Participants were recruited from the New York City area between 2009 and 2011 and were 18 or 19 when they entered the study. At that point they were all HIV-negative. Over the next three years, 43 participants became infected with HIV. About a third of black, Hispanic and mixed or other race participants became HIV-positive during the study, compared to about 7 percent of white participants. People who described themselves as being in low to average social and economic groups were more likely to become HIV-positive than those in higher socioeconomic groups.
Also, the authors found, young age at first sexual experience with another male was tied to an increased risk of becoming HIV-positive, compared to a first encounter at an older age. “The bigger point here is that it’s just too simplistic to (blame) everything on race,” Halkitis said. “We’re trying to get at the reason that’s happening.
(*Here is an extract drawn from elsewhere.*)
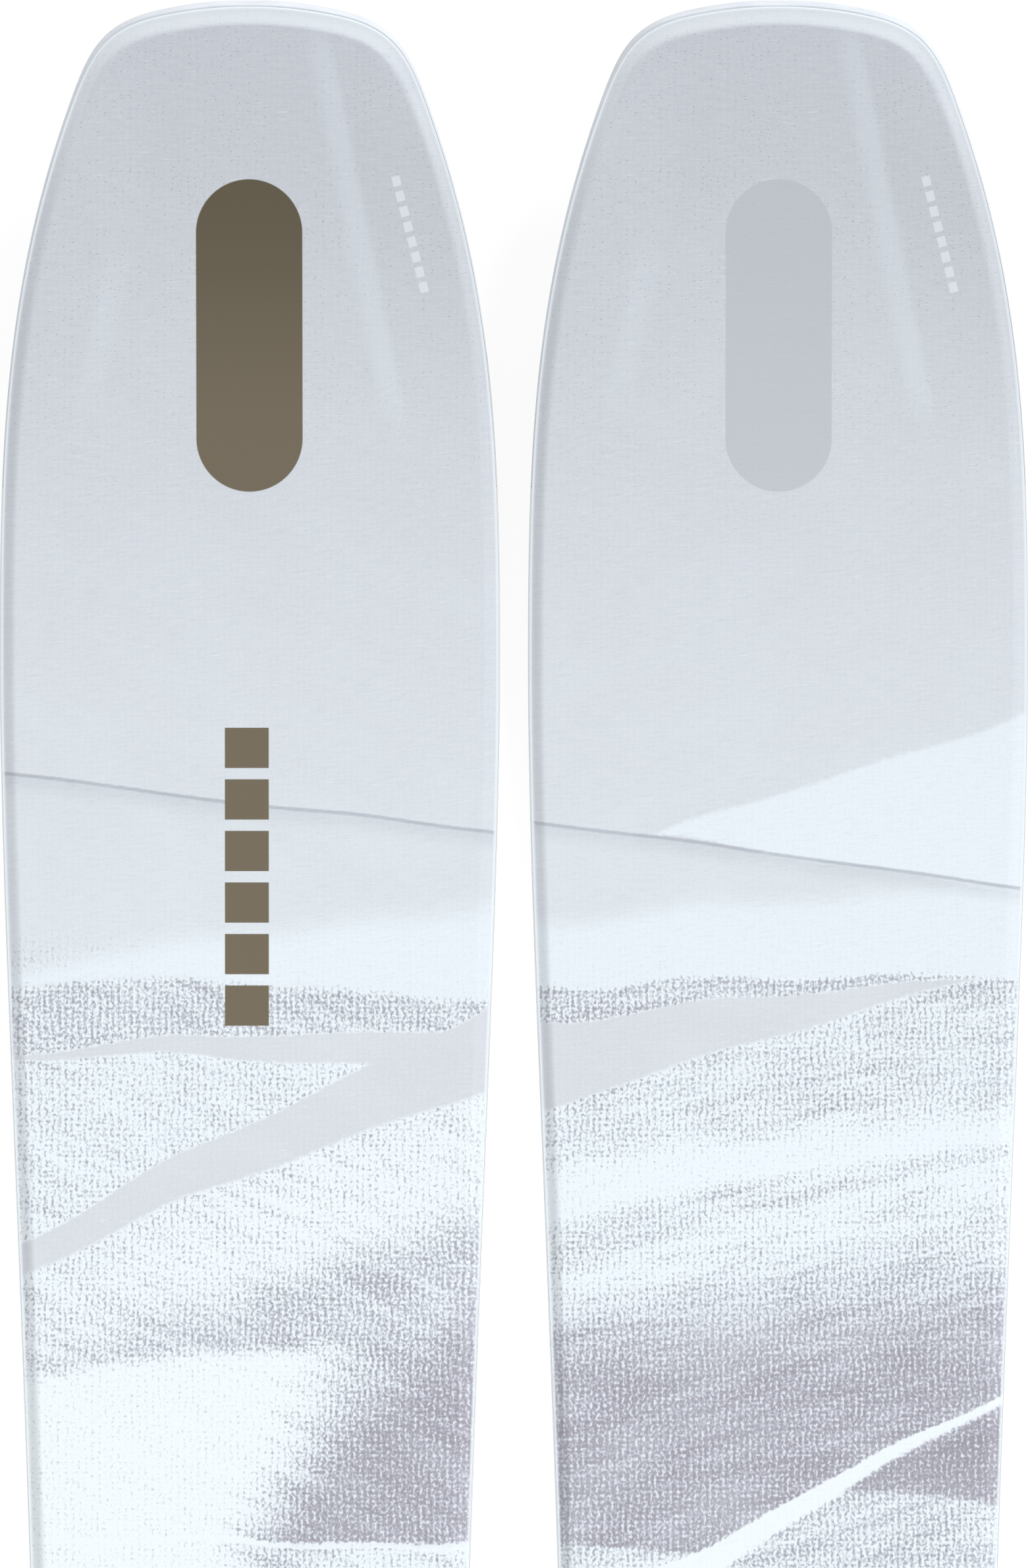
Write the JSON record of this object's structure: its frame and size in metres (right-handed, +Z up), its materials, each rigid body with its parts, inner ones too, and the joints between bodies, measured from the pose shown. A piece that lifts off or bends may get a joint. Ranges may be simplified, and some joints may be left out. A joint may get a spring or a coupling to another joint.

This paper starts to point to it.”
The researchers point out that social and economic status is closely tied to race in the U.S. People with lower social and economic status likely live in areas with more poverty, less access to healthcare and more untreated sexually transmitted infections (STI), they write. They also point out that young gay and bisexual men may not be properly educated about STIs, and their heterosexual parents may not be equipped to educate on those topics.
“I think that one way we can begin to address this issue is through comprehensive sexual health education,” said Jason Coleman, an expert on HIV and STI prevention at the University of Nebraska-Omaha.